• Data segment:
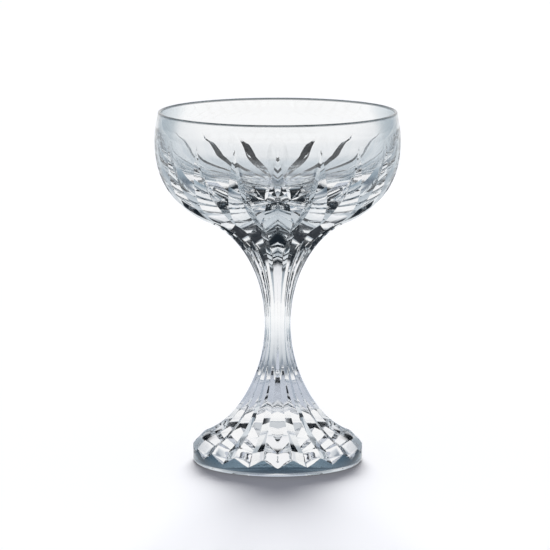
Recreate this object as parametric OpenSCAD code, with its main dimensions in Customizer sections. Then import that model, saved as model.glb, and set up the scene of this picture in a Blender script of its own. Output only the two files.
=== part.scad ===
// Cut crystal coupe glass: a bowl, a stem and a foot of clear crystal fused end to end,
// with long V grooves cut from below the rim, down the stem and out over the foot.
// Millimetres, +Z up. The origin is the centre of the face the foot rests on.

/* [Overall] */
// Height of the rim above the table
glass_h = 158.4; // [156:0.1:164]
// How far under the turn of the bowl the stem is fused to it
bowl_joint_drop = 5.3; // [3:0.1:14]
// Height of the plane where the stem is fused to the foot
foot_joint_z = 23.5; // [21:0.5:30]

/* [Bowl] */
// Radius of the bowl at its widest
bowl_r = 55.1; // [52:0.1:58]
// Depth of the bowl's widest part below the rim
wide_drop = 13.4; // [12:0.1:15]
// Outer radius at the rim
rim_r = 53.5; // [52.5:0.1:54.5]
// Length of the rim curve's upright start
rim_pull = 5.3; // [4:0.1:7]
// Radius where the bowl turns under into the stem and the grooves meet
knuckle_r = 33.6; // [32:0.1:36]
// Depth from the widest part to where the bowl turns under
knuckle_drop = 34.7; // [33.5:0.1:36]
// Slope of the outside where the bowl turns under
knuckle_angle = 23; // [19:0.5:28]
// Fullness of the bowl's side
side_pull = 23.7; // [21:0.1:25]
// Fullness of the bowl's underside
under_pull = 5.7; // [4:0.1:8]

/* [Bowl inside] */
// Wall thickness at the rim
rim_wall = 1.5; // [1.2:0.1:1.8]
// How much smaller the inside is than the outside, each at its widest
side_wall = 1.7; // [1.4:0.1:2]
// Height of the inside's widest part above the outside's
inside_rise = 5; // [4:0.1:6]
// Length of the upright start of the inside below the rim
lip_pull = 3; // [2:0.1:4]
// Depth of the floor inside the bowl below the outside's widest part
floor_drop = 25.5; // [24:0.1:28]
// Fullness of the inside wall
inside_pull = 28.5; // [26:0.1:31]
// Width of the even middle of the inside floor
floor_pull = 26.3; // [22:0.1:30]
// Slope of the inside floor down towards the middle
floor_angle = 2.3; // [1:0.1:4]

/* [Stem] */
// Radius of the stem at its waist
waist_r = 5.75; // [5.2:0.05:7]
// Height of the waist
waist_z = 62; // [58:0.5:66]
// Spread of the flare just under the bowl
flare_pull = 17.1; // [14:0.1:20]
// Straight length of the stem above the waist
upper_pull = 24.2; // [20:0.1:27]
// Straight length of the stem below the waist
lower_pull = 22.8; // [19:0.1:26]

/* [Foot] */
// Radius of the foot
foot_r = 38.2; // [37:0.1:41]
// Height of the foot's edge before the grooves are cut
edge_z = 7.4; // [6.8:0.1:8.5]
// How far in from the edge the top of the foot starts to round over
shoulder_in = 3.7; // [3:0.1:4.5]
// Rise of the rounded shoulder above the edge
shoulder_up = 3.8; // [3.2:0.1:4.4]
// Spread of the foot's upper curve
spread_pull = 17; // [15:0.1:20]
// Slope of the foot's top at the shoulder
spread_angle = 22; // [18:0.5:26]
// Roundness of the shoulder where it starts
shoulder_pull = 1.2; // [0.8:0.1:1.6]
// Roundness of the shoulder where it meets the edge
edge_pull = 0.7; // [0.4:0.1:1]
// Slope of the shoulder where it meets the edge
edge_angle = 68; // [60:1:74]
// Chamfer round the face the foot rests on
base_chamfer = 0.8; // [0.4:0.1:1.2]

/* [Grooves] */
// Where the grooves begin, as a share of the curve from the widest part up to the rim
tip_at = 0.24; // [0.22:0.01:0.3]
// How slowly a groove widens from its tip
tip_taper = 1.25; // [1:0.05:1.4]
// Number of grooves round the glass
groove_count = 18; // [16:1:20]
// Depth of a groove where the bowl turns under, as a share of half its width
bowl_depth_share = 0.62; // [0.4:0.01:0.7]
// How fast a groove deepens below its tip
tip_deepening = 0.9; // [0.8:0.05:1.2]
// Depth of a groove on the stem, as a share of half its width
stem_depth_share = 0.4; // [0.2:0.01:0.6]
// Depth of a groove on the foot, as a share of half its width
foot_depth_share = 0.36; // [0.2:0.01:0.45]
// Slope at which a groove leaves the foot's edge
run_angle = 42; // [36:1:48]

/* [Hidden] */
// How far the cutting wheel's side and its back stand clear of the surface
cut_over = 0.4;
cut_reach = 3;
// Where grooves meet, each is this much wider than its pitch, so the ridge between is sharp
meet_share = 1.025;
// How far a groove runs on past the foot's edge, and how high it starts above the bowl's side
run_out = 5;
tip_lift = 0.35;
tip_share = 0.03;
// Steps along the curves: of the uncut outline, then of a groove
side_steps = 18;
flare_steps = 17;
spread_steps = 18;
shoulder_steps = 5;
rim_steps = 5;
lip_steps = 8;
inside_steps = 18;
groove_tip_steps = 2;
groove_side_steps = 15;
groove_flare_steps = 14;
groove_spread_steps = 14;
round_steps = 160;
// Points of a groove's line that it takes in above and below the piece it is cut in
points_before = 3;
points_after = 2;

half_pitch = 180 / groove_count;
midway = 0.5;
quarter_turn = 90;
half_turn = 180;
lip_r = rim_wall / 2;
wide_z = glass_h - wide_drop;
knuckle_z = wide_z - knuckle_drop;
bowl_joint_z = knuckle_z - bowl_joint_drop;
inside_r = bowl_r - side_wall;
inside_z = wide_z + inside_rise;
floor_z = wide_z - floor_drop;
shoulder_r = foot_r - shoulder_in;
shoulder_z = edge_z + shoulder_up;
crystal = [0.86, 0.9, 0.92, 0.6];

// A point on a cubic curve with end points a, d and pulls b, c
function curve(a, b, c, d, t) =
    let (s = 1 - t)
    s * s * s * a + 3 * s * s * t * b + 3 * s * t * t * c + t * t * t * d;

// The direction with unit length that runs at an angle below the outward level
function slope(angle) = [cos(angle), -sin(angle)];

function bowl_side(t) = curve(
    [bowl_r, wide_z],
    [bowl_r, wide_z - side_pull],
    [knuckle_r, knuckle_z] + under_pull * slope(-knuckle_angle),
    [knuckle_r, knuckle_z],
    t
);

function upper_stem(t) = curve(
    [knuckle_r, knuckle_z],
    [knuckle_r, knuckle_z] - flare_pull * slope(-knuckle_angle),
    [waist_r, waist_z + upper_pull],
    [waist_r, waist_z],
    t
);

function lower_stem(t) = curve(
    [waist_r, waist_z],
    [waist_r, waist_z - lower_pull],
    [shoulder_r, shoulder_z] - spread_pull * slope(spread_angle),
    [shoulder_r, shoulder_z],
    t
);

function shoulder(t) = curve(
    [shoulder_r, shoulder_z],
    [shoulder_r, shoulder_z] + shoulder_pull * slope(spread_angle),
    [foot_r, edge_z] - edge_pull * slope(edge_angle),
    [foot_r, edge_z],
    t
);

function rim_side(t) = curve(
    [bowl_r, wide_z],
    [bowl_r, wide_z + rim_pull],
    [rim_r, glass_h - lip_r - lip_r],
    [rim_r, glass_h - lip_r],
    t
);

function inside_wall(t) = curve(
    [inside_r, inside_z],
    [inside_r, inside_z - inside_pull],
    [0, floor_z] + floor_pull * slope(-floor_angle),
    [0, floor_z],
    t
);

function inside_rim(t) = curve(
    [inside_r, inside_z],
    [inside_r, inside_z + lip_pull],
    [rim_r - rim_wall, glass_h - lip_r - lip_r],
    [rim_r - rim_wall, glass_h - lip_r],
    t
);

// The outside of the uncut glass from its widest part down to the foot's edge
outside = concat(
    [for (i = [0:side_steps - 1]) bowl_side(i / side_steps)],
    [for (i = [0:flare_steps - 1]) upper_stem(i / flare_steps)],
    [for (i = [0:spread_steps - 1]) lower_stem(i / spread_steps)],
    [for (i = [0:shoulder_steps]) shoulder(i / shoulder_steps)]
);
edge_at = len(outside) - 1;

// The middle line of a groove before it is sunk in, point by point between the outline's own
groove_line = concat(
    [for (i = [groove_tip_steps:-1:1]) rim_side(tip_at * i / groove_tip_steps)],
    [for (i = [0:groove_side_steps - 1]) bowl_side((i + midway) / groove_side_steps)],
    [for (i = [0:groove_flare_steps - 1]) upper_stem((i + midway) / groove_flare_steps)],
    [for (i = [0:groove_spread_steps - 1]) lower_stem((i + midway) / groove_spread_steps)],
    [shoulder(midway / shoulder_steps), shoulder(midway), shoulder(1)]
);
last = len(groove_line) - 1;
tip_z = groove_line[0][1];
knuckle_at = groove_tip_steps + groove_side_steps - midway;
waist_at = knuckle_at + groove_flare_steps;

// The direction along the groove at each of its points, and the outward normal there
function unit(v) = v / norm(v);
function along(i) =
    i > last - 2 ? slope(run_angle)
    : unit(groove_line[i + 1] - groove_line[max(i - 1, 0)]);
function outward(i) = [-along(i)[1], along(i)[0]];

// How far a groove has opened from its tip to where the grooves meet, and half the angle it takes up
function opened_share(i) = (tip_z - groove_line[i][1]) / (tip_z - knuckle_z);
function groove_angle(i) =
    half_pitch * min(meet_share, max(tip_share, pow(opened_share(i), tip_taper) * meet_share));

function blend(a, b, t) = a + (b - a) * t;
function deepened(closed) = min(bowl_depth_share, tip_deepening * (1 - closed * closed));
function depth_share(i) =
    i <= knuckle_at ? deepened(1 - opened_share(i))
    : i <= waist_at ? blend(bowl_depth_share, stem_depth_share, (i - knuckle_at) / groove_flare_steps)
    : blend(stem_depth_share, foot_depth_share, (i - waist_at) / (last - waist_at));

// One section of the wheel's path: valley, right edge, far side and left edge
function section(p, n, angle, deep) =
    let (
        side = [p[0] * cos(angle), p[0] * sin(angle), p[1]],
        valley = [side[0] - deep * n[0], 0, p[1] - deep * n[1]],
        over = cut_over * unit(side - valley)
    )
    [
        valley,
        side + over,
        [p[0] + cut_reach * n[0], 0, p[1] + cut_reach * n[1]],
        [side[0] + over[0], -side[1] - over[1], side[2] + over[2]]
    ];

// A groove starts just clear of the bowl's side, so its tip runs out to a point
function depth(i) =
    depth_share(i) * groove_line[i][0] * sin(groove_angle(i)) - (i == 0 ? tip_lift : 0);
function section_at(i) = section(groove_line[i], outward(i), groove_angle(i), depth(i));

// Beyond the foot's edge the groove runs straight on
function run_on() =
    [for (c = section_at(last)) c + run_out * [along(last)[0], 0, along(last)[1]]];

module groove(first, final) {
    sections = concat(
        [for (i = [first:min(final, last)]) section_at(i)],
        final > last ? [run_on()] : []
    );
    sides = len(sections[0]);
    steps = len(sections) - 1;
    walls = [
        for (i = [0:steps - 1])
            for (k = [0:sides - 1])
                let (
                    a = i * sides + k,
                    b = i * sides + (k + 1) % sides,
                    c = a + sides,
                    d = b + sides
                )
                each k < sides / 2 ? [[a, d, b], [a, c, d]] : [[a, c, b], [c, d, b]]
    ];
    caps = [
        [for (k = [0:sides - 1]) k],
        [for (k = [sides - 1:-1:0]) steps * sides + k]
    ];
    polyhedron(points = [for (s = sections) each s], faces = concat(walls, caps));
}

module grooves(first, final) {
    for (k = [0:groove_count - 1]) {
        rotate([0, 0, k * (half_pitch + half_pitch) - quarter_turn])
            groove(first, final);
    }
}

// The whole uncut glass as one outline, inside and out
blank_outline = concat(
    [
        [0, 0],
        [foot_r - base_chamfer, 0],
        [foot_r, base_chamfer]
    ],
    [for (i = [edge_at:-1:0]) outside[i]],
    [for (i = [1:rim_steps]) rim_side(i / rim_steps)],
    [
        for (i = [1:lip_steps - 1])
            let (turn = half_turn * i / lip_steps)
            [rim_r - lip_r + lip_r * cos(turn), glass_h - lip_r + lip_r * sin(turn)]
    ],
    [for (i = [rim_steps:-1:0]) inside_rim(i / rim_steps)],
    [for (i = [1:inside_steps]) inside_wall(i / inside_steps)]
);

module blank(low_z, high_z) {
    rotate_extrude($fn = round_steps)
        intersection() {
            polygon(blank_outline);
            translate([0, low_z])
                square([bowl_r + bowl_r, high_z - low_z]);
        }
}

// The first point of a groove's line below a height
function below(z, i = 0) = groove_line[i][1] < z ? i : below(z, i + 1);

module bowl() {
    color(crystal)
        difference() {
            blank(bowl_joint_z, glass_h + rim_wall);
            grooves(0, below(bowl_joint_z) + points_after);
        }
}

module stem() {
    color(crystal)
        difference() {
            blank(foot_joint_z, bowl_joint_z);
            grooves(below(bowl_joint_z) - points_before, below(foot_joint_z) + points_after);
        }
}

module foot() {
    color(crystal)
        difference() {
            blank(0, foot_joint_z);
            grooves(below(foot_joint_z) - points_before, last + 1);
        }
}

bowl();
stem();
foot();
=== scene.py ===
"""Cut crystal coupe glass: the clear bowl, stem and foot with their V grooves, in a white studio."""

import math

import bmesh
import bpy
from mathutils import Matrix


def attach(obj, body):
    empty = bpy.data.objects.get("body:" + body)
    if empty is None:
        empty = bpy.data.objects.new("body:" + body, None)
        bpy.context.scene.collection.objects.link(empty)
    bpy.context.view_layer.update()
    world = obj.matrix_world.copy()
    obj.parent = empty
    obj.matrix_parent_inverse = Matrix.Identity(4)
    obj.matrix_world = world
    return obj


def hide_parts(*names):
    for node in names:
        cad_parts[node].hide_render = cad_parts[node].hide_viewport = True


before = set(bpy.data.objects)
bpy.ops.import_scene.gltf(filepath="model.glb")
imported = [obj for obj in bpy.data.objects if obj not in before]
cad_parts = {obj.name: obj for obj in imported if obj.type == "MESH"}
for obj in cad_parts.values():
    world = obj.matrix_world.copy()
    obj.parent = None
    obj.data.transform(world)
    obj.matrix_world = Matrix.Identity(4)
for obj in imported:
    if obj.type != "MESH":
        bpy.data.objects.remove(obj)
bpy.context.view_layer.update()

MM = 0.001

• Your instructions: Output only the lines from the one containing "below a height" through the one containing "obj.parent = None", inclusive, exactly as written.

• Answer to this problem:
// The first point of a groove's line below a height
function below(z, i = 0) = groove_line[i][1] < z ? i : below(z, i + 1);

module bowl() {
    color(crystal)
        difference() {
            blank(bowl_joint_z, glass_h + rim_wall);
            grooves(0, below(bowl_joint_z) + points_after);
        }
}

module stem() {
    color(crystal)
        difference() {
            blank(foot_joint_z, bowl_joint_z);
            grooves(below(bowl_joint_z) - points_before, below(foot_joint_z) + points_after);
        }
}

module foot() {
    color(crystal)
        difference() {
            blank(0, foot_joint_z);
            grooves(below(foot_joint_z) - points_before, last + 1);
        }
}

bowl();
stem();
foot();
=== scene.py ===
"""Cut crystal coupe glass: the clear bowl, stem and foot with their V grooves, in a white studio."""

import math

import bmesh
import bpy
from mathutils import Matrix


def attach(obj, body):
    empty = bpy.data.objects.get("body:" + body)
    if empty is None:
        empty = bpy.data.objects.new("body:" + body, None)
        bpy.context.scene.collection.objects.link(empty)
    bpy.context.view_layer.update()
    world = obj.matrix_world.copy()
    obj.parent = empty
    obj.matrix_parent_inverse = Matrix.Identity(4)
    obj.matrix_world = world
    return obj


def hide_parts(*names):
    for node in names:
        cad_parts[node].hide_render = cad_parts[node].hide_viewport = True


before = set(bpy.data.objects)
bpy.ops.import_scene.gltf(filepath="model.glb")
imported = [obj for obj in bpy.data.objects if obj not in before]
cad_parts = {obj.name: obj for obj in imported if obj.type == "MESH"}
for obj in cad_parts.values():
    world = obj.matrix_world.copy()
    obj.parent = None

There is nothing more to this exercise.